Surprisingly powerful film about the struggles of an Asian-American male model.
I saw this thoughtful and heartfelt documentary thanks to the kind invitation of producer Bianca Kuijper. That someone originally from Holland should come to NYC to encourage me to enjoy a filmfest in my own backyard is very cool and I went into the showing expecting a light, Sunday entertainment. To tell the truth, the topic seemed far removed from my daily interests. I thought his that his story would be too particular, too immersed in the "world of male modeling" to be of any deep interest to me. What could I hope to learn from the struggles of handsome Asian male model Kevin Kreider? And, in fact, there are moments where he's revealed to be capable of some really bad behavior more befitting a brat than a grown man. Certainly these are beautiful and revealing moments from a documentary standpoint, but a little uncomfortable to witness.

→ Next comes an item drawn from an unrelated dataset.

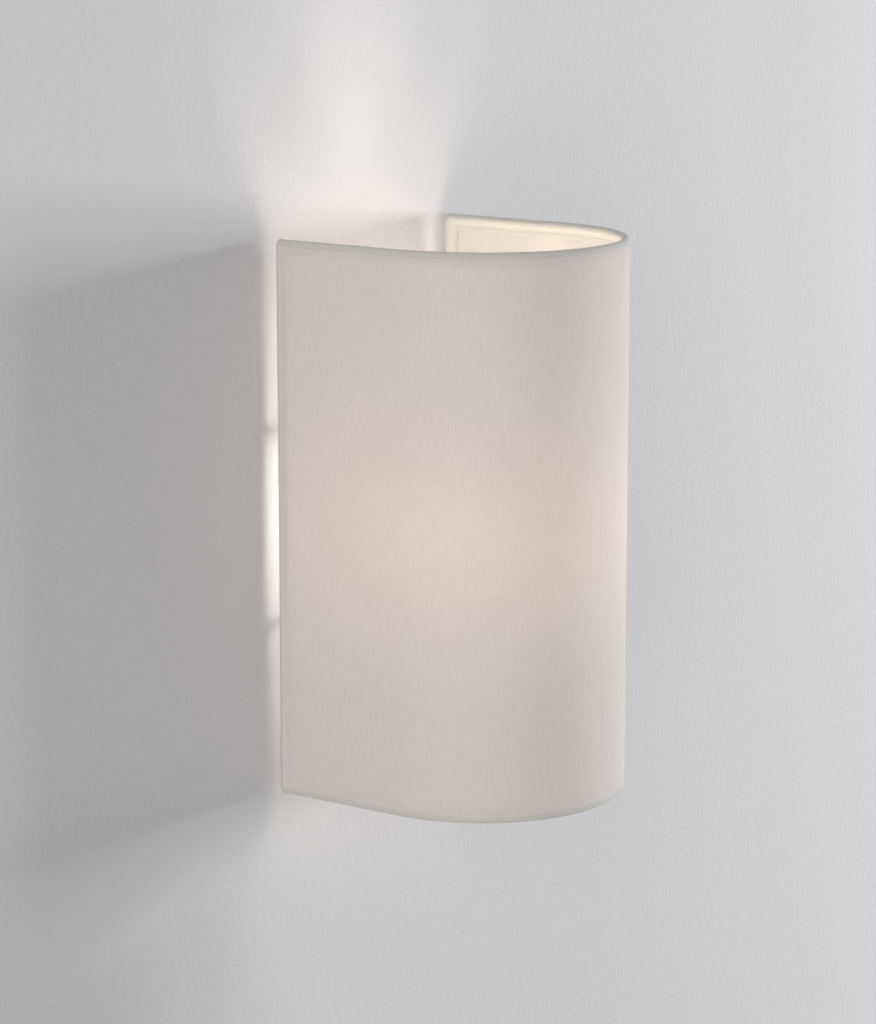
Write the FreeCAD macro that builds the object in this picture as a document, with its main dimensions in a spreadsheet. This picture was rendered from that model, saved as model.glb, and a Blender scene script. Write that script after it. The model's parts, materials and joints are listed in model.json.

I was wrong. This film deftly and unflinchingly shapes the narrative so that by the time the final, powerful shot appears onscreen, we understand some of the forces that have shaped Kevin into the person he is now: toxic masculinity, being an orphan, being a Korean kid in a white culture, being loved but never given the opportunity to regain his birth culture, and, of course, racism. I teared up a couple of times, partly in sympathy to Kevin's struggles, partly for everyone else - including myself - who's ever been in the same situations as a non-white American.